WHAT YOU NEED TO DO >> In the records below, begin at the line that has "Continue the build123d" and stop after the line that has "return self.index[key]"; quote those lines verbatim and nothing more.

SOURCE DATA >>
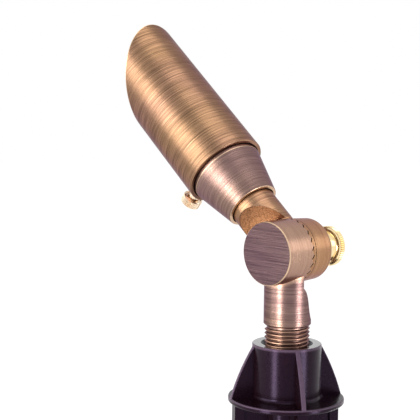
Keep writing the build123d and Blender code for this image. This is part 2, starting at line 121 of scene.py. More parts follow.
floor_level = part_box("ground_spike")[0].z - 0.001
floor_reach = 4
floor = bpy.data.meshes.new("floor")
floor.from_pydata([(-floor_reach, -floor_reach, floor_level), (floor_reach, -floor_reach, floor_level),
                   (floor_reach, floor_reach, floor_level), (-floor_reach, floor_reach, floor_level)],
                  [], [(0, 1, 2, 3)])
floor_object = bpy.data.objects.new("floor", floor)
bpy.context.scene.collection.objects.link(floor_object)
paper = bpy.data.materials.new("white_paper")
paper.use_nodes = True
tree = paper.node_tree
shader = tree.nodes["Principled BSDF"]
shader.inputs["Base Color"].default_value = (0.86, 0.86, 0.86, 1)
shader.inputs["Roughness"].default_value = 0.9
shader.inputs["Specular IOR Level"].default_value = 0.0
share = tree.nodes.new("ShaderNodeMath")
share.operation = "MULTIPLY"
share.inputs[1].default_value = 0.8
glow = tree.nodes.new("ShaderNodeEmission")
glow.inputs["Color"].default_value = (1, 1, 1, 1)
glow.inputs["Strength"].default_value = 1.25
mixed = tree.nodes.new("ShaderNodeMixShader")
tree.links.new(shows_background(tree), share.inputs[0])
tree.links.new(share.outputs[0], mixed.inputs[0])
tree.links.new(shader.outputs[0], mixed.inputs[1])
tree.links.new(glow.outputs[0], mixed.inputs[2])
tree.links.new(mixed.outputs[0], tree.nodes["Material Output"].inputs["Surface"])
floor.materials.append(paper)


# ---------------------------------------------------------------- ground spike
# One injection moulding in glossy dark brown plastic, filled to stand the sun.  Its skin has a
# faint ripple where it sank as it cooled, and a fine speckle from the filler; the gussets' bowed
# edges and the flange's lip carry a pale painted highlight, and the collar's end is smooth and shiny.

def socket(group, name, kind, way):
    """A named socket on a node group."""
    group.interface.new_socket(name, in_out=way, socket_type="NodeSocket" + kind)


def shader_group(name, inputs, outputs):
    """A shader node group with its named sockets, and its two end nodes."""
    group = bpy.data.node_groups.new(name, "ShaderNodeTree")
    for way, sockets in (("INPUT", inputs), ("OUTPUT", outputs)):
        for label, kind in sockets:
            socket(group, label, kind, way)
    return group, group.nodes.new("NodeGroupInput"), group.nodes.new("NodeGroupOutput")


def math_node(tree, operation, first, second=None):
    """One sum on a mask or a coordinate."""
    node = tree.nodes.new("ShaderNodeMath")
    node.operation = operation
    for place, value in enumerate((first, second)):
        if isinstance(value, (int, float)):
            node.inputs[place].default_value = value
        elif value is not None:
            tree.links.new(value, node.inputs[place])
    return node.outputs[0]


def moulded_skin_group():
    """The moulding's skin: a slow ripple as a height, and a fine speckle as a mask."""
    group, start, end = shader_group(
        "moulded_skin", (("Vector", "Vector"), ("Ripple scale", "Float"), ("Speckle scale", "Float")),
        (("Height", "Float"), ("Mask", "Float")))
    speckle_share = 0.06
    ripple = group.nodes.new("ShaderNodeTexNoise")
    speckle = group.nodes.new("ShaderNodeTexNoise")
    ripple.inputs["Detail"].default_value = 2.0
    speckle.inputs["Detail"].default_value = 3.0
    for noise, label in ((ripple, "Ripple scale"), (speckle, "Speckle scale")):
        group.links.new(start.outputs["Vector"], noise.inputs["Vector"])
        group.links.new(start.outputs[label], noise.inputs["Scale"])
    fine = math_node(group, "MULTIPLY", speckle.outputs["Fac"], speckle_share)
    group.links.new(math_node(group, "ADD", fine, ripple.outputs["Fac"]), end.inputs["Height"])
    group.links.new(speckle.outputs["Fac"], end.inputs["Mask"])
    return group


moulded_skin = moulded_skin_group()


def new_material(name):
    """A material, its tree, its shader and the object's own coordinates."""
    material = bpy.data.materials.new(name)
    material.use_nodes = True
    nodes = material.node_tree.nodes
    place = nodes.new("ShaderNodeTexCoord")
    return material, material.node_tree, nodes["Principled BSDF"], place.outputs["Object"]


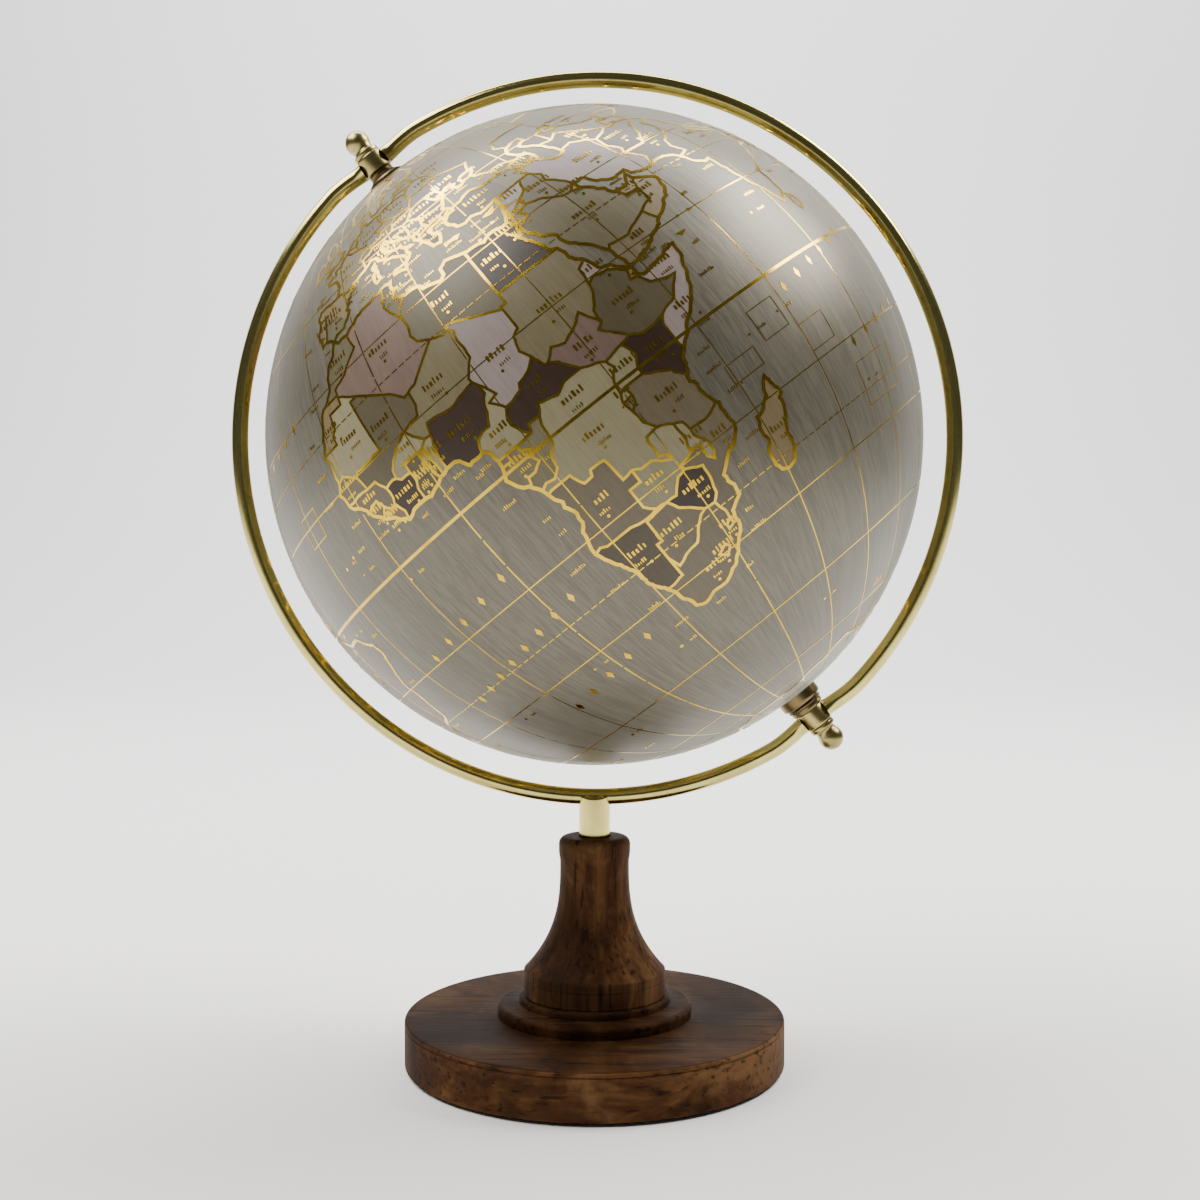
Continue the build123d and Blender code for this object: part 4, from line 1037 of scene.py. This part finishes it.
class Skin:
    """The ball's surface in triangles that follow the map's lines, and the region of each."""

    def __init__(self):
        self.points, self.index = [], {}
        self.faces, self.walls = [], set()
        lines = map_lines()
        crossings = {p[0] % 360 for line in lines for p in line if p[1] == 0}
        crossings |= {k * GRID_STEP for k in range(int(360 / GRID_STEP))}
        equator = sorted({round(c, 4) for c in crossings})
        for side in (1, -1):
            self.add_half(side, lines, equator)
        corners = np.array([tuple(p) for p in self.points])
        self.middles, self.fences = self.edge_planes(corners[np.array(self.faces)])
        self.beside = self.neighbours()
        self.regions = self.flood()
        self.inks = self.spread_inks()

    def vertex(self, lon, lat):
        p = unit(lon, lat)
        key = tuple(round(c, 5) for c in p)
        if key not in self.index:
            self.index[key] = len(self.points)
            self.points.append(p)
        return self.index[key]

    def add_half(self, side, lines, equator):
        """Triangulates one half along its lines."""
        spots, edges, drawn = [], [], []
        for points, on_map, closed in half_chains(side, lines, equator):
            first, count = len(spots), len(points)
            spots.extend(flat(*p, side) for p in points)
            for k in range(count if closed else count - 1):
                edges.append((first + k, first + (k + 1) % count))
                drawn.append(on_map)
        spots += filler(side, spots)
        out, out_edges, triangles, _, from_edges, _ = delaunay_2d_cdt(spots, edges, [], 0, 1e-7, True)
        ids = [self.vertex(*unflat(v, side)) for v in out]
        for (a, b), sources in zip(out_edges, from_edges):
            if any(drawn[s] for s in sources if s < len(drawn)):
                self.walls.add(tuple(sorted((ids[a], ids[b]))))
        for triangle in triangles:
            a, b, c = (ids[i] for i in triangle)
            middle = (self.points[a] + self.points[b] + self.points[c]) / 3
            lat = math.degrees(math.asin(middle.z / middle.length))
            if len({a, b, c}) < 3 or side * lat > POLE_HOLE_LAT:
                continue
            normal = (self.points[b] - self.points[a]).cross(self.points[c] - self.points[a])
            self.faces.append((a, b, c) if normal.dot(middle) > 0 else (a, c, b))

    def neighbours(self):
        """The faces on either side of each edge."""
        beside = {}
        for f, (a, b, c) in enumerate(self.faces):
            for edge in ((a, b), (b, c), (c, a)):
                beside.setdefault(tuple(sorted(edge)), []).append(f)
        return beside

    def open_sides(self, f):
        """The faces that touch a face with no wall between."""
        a, b, c = self.faces[f]
        for edge in ((a, b), (b, c), (c, a)):
            key = tuple(sorted(edge))
            if key not in self.walls:
                yield from (g for g in self.beside[key] if g != f)

    def flood(self):
        """Numbers the regions that the walls part."""
        region = [-1] * len(self.faces)
        count = 0
        for start in range(len(self.faces)):
            if region[start] >= 0:
                continue
            region[start], stack = count, [start]
            while stack:
                for g in self.open_sides(stack.pop()):
                    if region[g] < 0:
                        region[g] = count
                        stack.append(g)
            count += 1
        return region

    @staticmethod
    def edge_planes(triangles):
        """The middle of each triangle, and the three planes that fence it in."""
        a, b, c = (triangles[:, k] for k in range(3))
        return a + b + c, (np.cross(a, b), np.cross(b, c), np.cross(c, a))

    def face_at(self, lon, lat):
        p = np.array(tuple(unit(lon, lat)))
        inside = np.min([fence @ p for fence in self.fences], axis=0)
        return int(np.argmax(np.where(self.middles @ p > 0, inside, -10.0)))

    def spread_inks(self):
        """Each face takes the ink of the nearest seed that no wall keeps from it.

        Islands without a seed take an ink by their number.
        """
        inks = [None] * len(self.faces)
        queue = []
        for number, text in enumerate(INKS.values()):
            for lon, lat in route(text):
                heapq.heappush(queue, (0.0, number, self.face_at(lon, lat)))
        while queue:
            way, number, f = heapq.heappop(queue)
            if inks[f] is not None:
                continue
            inks[f] = number
            for g in self.open_sides(f):
                if inks[g] is None:
                    step = float(np.linalg.norm(self.middles[f] - self.middles[g]))
                    heapq.heappush(queue, (way + step, number, g))
        spare = [INK_NAMES.index(name) for name in ("khaki", "sand", "taupe", "olive", "mauve")]
        return [spare[r % len(spare)] if ink is None else ink for r, ink in zip(self.regions, inks)]

    def lines(self):
        """The walls between unlike regions, as chains of points: (is it a coast, points)."""
        sea = INK_NAMES.index("sea")
        links = {}
        for wall in self.walls:
            faces = self.beside.get(wall, [])
            kinds = {(self.regions[f], self.inks[f]) for f in faces}
            if len(kinds) == 2:
                coast = (self.inks[faces[0]] == sea) != (self.inks[faces[1]] == sea)
                for a, b in (wall, wall[::-1]):
                    links.setdefault((a, coast), []).append(b)
        done, chains = set(), []

        def walk(a, b, coast):
            chain = [a, b]
            done.add((min(a, b), max(a, b), coast))
            while len(links[chain[-1], coast]) == 2:
                ahead = [n for n in links[chain[-1], coast] if n != chain[-2]]
                if not ahead:
                    break
                key = (min(chain[-1], ahead[0]), max(chain[-1], ahead[0]), coast)
                if key in done:
                    break
                done.add(key)
                chain.append(ahead[0])
            return chain

        for ends_first in (True, False):
            for (a, coast), others in sorted(links.items()):
                if ends_first and len(others) == 2:
                    continue
                for b in others:
                    if (min(a, b), max(a, b), coast) not in done:
                        chains.append((coast, [self.points[i] for i in walk(a, b, coast)]))
        return chains


def ball_half(skin, name, node, side, matrix):
    """One moulded half: the printed outside, the plain inside, and the rims that close them."""
    chosen = [f for f, tri in enumerate(skin.faces) if side * sum(skin.points[i].z for i in tri) > 0]
    used = sorted({i for f in chosen for i in skin.faces[f]})
    place = {i: k for k, i in enumerate(used)}
    count = len(used)
    inside_r = SKIN_R - SHELL_WALL
    verts = [tuple(skin.points[i] * r) for r in (SKIN_R, inside_r) for i in used]
    faces, inks = [], []
    open_edges = set()
    for f in chosen:
        a, b, c = (place[i] for i in skin.faces[f])
        faces.append((a, b, c))
        inks.append(skin.inks[f] + 1)
        faces.append((a + count, c + count, b + count))
        inks.append(0)
        for edge in ((a, b), (b, c), (c, a)):
            if edge[::-1] in open_edges:
                open_edges.remove(edge[::-1])
            else:
                open_edges.add(edge)
    for a, b in sorted(open_edges):
        faces.append((b, a, a + count, b + count))
        inks.append(0)
    made = piece(name, verts, faces, [PLASTIC] + INKS_ON_BALL, "globe", matrix, 40, inks)
    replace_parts(made, node)


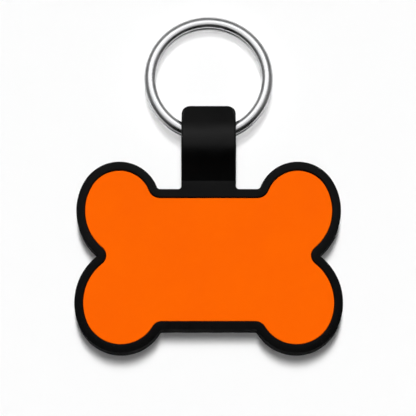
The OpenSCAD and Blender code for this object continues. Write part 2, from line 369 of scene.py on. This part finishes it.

EXPECTED ANSWER >>
Continue the build123d and Blender code for this object: part 4, from line 1037 of scene.py. This part finishes it.
class Skin:
    """The ball's surface in triangles that follow the map's lines, and the region of each."""

    def __init__(self):
        self.points, self.index = [], {}
        self.faces, self.walls = [], set()
        lines = map_lines()
        crossings = {p[0] % 360 for line in lines for p in line if p[1] == 0}
        crossings |= {k * GRID_STEP for k in range(int(360 / GRID_STEP))}
        equator = sorted({round(c, 4) for c in crossings})
        for side in (1, -1):
            self.add_half(side, lines, equator)
        corners = np.array([tuple(p) for p in self.points])
        self.middles, self.fences = self.edge_planes(corners[np.array(self.faces)])
        self.beside = self.neighbours()
        self.regions = self.flood()
        self.inks = self.spread_inks()

    def vertex(self, lon, lat):
        p = unit(lon, lat)
        key = tuple(round(c, 5) for c in p)
        if key not in self.index:
            self.index[key] = len(self.points)
            self.points.append(p)
        return self.index[key]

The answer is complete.